ワシーリー・マルゲロフ
出典: フリー百科事典『ウィキペディア(Wikipedia)』
ワシーリー・マルゲロフ(Василий Филиппович Маргелов;1908年12月27日 - 1990年3月4日)は、ソ連の軍人。上級大将。長年に渡ってソ連空挺軍司令官を務め(1954年~1959年3月、1961年7月~1979年1月)、空挺軍の発展に大きく貢献した。ソ連邦英雄。
目次 |
[編集] 経歴
[編集] 戦前
ウクライナのエカテリノスラフ(現ドニエプロペトロフスク)出身。13歳の時から炭鉱夫として働きに出され、鉱山技師となることを夢見ていたが、コムソモールにより労農赤軍に送られた。

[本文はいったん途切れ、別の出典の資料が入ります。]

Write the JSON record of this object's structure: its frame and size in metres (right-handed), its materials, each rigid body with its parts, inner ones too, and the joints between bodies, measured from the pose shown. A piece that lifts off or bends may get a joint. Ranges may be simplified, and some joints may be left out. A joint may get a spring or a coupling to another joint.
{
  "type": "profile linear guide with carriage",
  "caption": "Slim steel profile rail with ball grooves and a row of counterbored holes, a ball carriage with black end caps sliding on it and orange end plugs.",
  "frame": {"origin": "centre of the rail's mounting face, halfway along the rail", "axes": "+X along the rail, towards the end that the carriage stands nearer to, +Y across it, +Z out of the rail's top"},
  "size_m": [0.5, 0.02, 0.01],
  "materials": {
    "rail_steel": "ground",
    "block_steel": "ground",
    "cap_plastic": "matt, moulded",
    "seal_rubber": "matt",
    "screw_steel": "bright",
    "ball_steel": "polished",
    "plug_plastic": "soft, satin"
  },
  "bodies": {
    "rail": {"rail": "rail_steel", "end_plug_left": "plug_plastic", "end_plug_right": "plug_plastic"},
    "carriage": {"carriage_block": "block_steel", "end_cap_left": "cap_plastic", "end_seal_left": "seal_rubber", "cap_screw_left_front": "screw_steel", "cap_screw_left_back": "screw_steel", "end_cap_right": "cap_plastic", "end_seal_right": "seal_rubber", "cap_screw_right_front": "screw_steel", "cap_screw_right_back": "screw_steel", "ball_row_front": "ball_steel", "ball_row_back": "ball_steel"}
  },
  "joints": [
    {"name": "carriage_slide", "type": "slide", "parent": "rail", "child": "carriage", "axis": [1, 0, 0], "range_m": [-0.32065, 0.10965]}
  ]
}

1928年、ミンスクの白ロシア・ソビエト社会主義共和国中央執行委員会名称統合白ロシア軍事学校に入校。卒業後、第33狙撃師団第99狙撃連隊の機関銃小隊長に任命。1931年、連隊学校の小隊長に任命され、1932年1月、母校の小隊長となり、戦術、射撃、体育を教えた。1938年、白ロシア軍管区の第8狙撃師団第25狙撃連隊の大隊長、その後師団情報部長。冬戦争時、スキー偵察・破壊工作大隊を指揮して、フィンランド軍後方を襲撃した。
[編集] 独ソ戦
独ソ戦時、懲罰部隊、レニングラード及びヴォルホフ戦線でバルト艦隊の独立水兵連隊、スターリングラード攻防戦で連隊を指揮。その後、第49親衛狙撃師団長となり、ドニエプル川を渡河、ヘルソン市から脱出しようとするドイツ軍を側面から包囲した功績で、ソ連邦英雄称号を授与され、師団には名誉称号「ヘルソン」が授与された。モルドバ、ルーマニア、ブルガリア、ユーゴスラビア、ハンガリー、チェコスロバキアの解放に参加し、終戦時、ドイツ武装親衛隊3個師団(トーテンコップ、グロスドイチュランド、警察師団)を無血で降伏させた。

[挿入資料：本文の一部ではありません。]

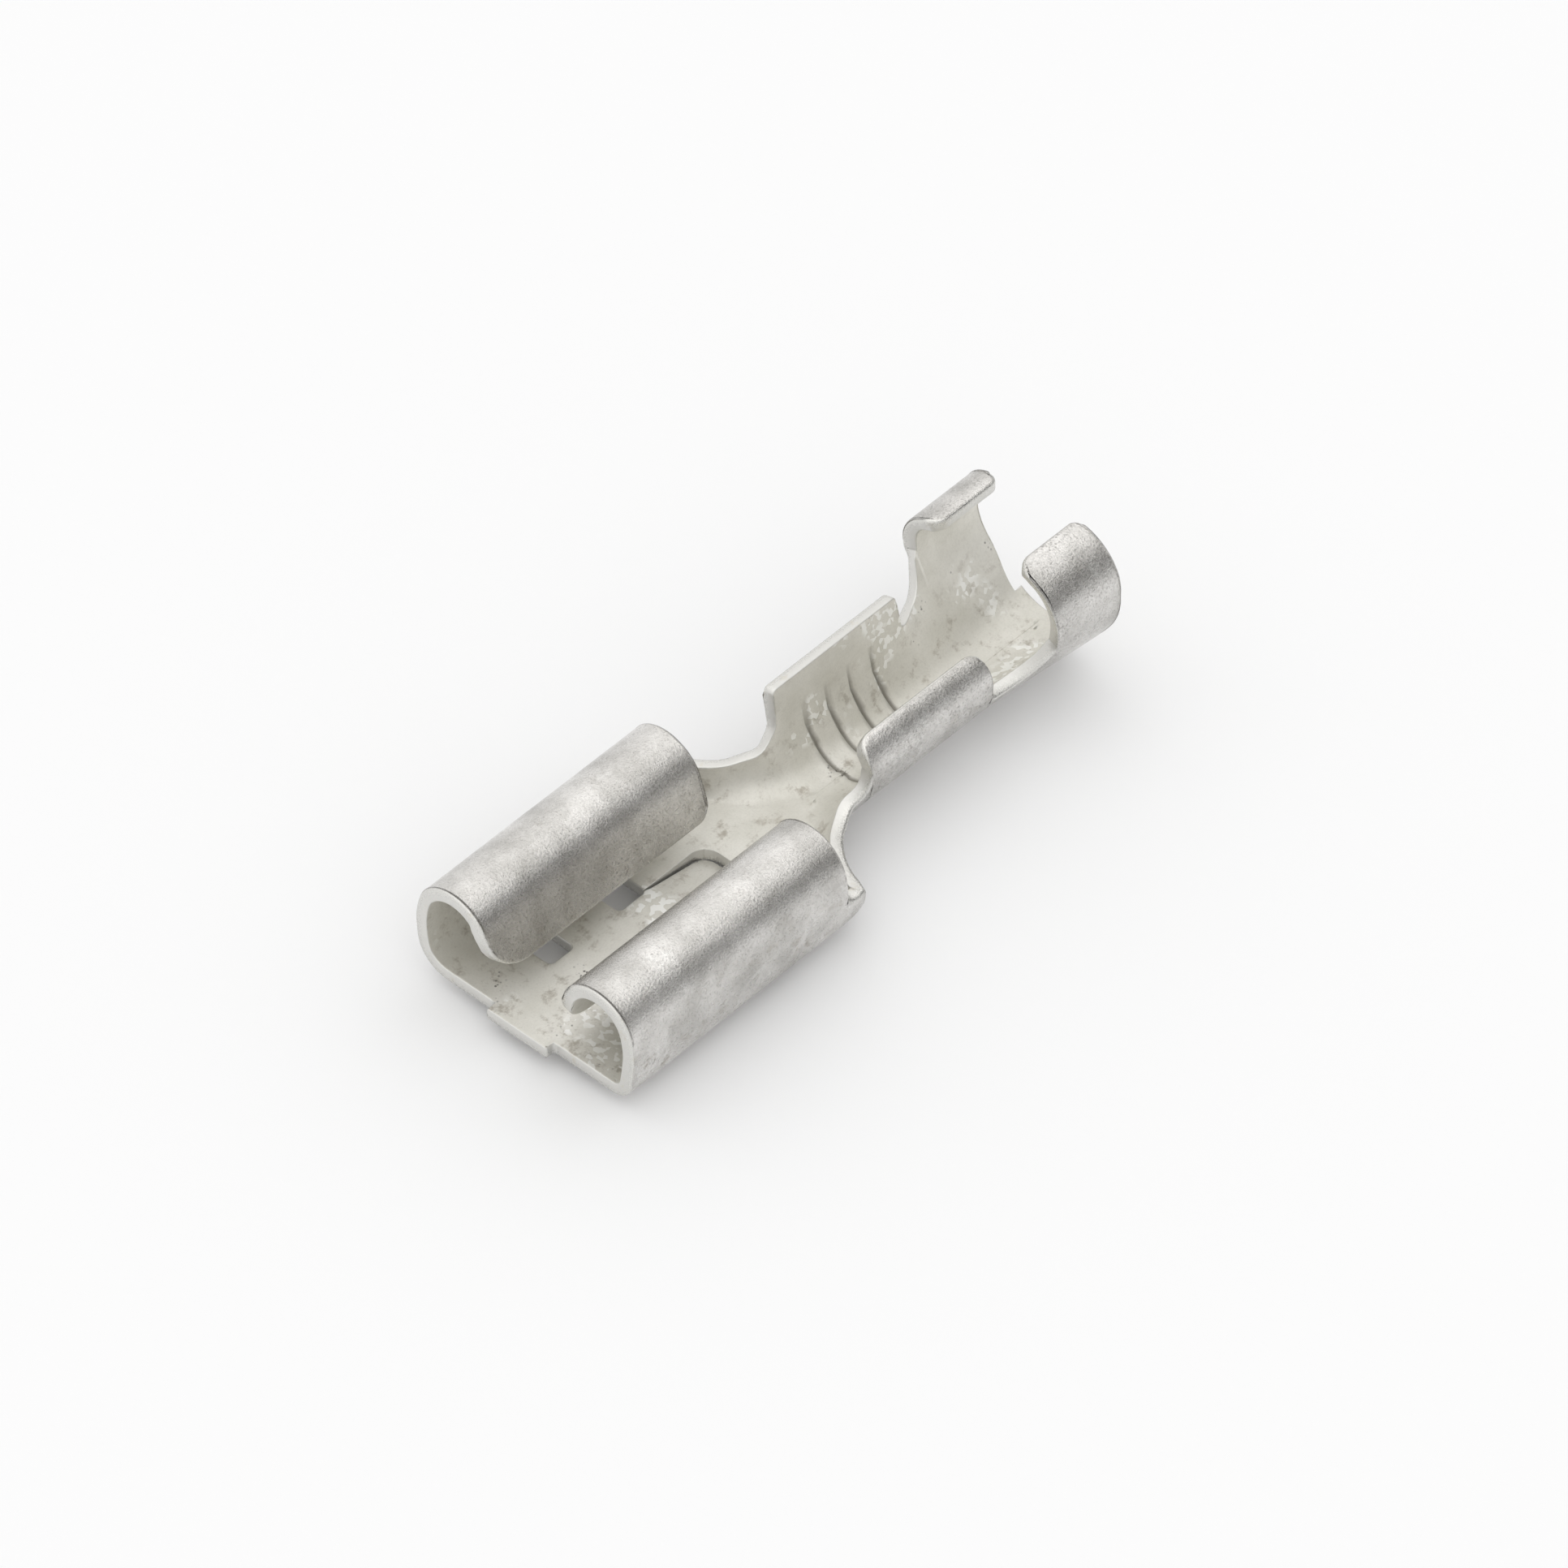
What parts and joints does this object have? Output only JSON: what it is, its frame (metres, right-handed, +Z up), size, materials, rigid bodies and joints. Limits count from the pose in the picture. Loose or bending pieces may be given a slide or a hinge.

戦時中、スターリンから12枚の感状を受け取り、少佐から少将まで昇進した。戦勝記念観閲式には、赤の広場での第2ウクライナ戦線を代表した参加した。
[編集] 戦後
終戦後、参謀本部アカデミーを卒業し、チェルニゴフ空挺師団長に任命された。1954年から空挺軍司令官。1961年7月、空挺軍司令官に再任。1979年1月からソ連国防省監察総監となり、空挺軍を監督。
[編集] エピソード
[編集] パーソナル
生涯に渡って8度負傷し、その内2度は重傷だった。妻のアンナ・アレクサンドロヴナは、軍医、親衛医務大尉で、戦場で夫を手術したこともある。
オムスク、トゥーラ、降下部門未成年者クラブ連盟には、彼の名前が付けられた。リャザン空挺学校にも、彼の名前が冠された。
息子のアレクサンドルも軍人で、1996年にロシア連邦英雄を受賞している。